__Source material__

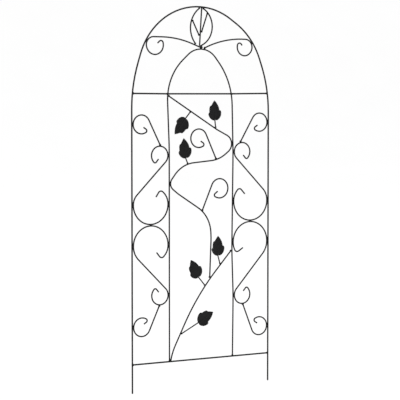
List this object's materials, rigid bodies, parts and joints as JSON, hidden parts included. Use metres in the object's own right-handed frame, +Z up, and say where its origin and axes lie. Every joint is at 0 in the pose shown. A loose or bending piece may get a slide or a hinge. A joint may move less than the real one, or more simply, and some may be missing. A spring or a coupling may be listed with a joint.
{
  "type": "metal trellis arch",
  "caption": "Flat garden trellis arch of black coated bent steel rod, with scrolls, a climbing vine and sheet leaves, on stake legs that push into soil.",
  "frame": {"origin": "on the ground line midway between the tips of the outer legs, at the bottom centre of the bounding box", "axes": "+Z up, +X to the right across the panel seen from the front, front face towards -Y"},
  "size_m": [0.5, 0.0104, 1.1999],
  "materials": {
    "rod_coat": "satin black powder coat on round steel rod",
    "leaf_coat": "satin black powder coat on steel sheet",
    "weld_coat": "satin black powder coat over weld beads"
  },
  "bodies": {
    "root": {"outer_arch": "rod_coat", "inner_arch": "rod_coat", "low_crossbar": "rod_coat", "high_crossbar_left": "rod_coat", "high_crossbar_middle": "rod_coat", "high_crossbar_right": "rod_coat", "left_upper_scroll": "rod_coat", "left_upper_cane": "rod_coat", "left_lower_scroll": "rod_coat", "left_lower_cane": "rod_coat", "right_upper_scroll": "rod_coat", "right_upper_cane": "rod_coat", "right_lower_scroll": "rod_coat", "right_lower_cane": "rod_coat", "left_crown_scroll": "rod_coat", "right_crown_scroll": "rod_coat", "finial_left_edge": "rod_coat", "finial_left_vein": "rod_coat", "finial_right_edge": "rod_coat", "finial_right_vein": "rod_coat", "finial_midrib": "rod_coat", "lower_vine_stem": "rod_coat", "winding_vine": "rod_coat", "high_tendril": "rod_coat", "low_tendril": "rod_coat", "leaf_stem_1": "rod_coat", "leaf_stem_2": "rod_coat", "leaf_stem_3": "rod_coat", "leaf_stem_4": "rod_coat", "leaf_stem_5": "rod_coat", "leaf_stem_6": "rod_coat", "leaf_1": "leaf_coat", "leaf_2": "leaf_coat", "leaf_3": "leaf_coat", "leaf_4": "leaf_coat", "leaf_5": "leaf_coat", "leaf_6": "leaf_coat", "frame_welds": "weld_coat", "scroll_welds": "weld_coat", "crown_welds": "weld_coat", "vine_welds": "weld_coat", "leaf_welds": "weld_coat"}
  },
  "joints": []
}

__What you will do__
From the data, pick out every line that includes "materials".

__Result for this task__
List this object's materials, rigid bodies, parts and joints as JSON, hidden parts included. Use metres in the object's own right-handed frame, +Z up, and say where its origin and axes lie. Every joint is at 0 in the pose shown. A loose or bending piece may get a slide or a hinge. A joint may move less than the real one, or more simply, and some may be missing. A spring or a coupling may be listed with a joint.
  "materials": {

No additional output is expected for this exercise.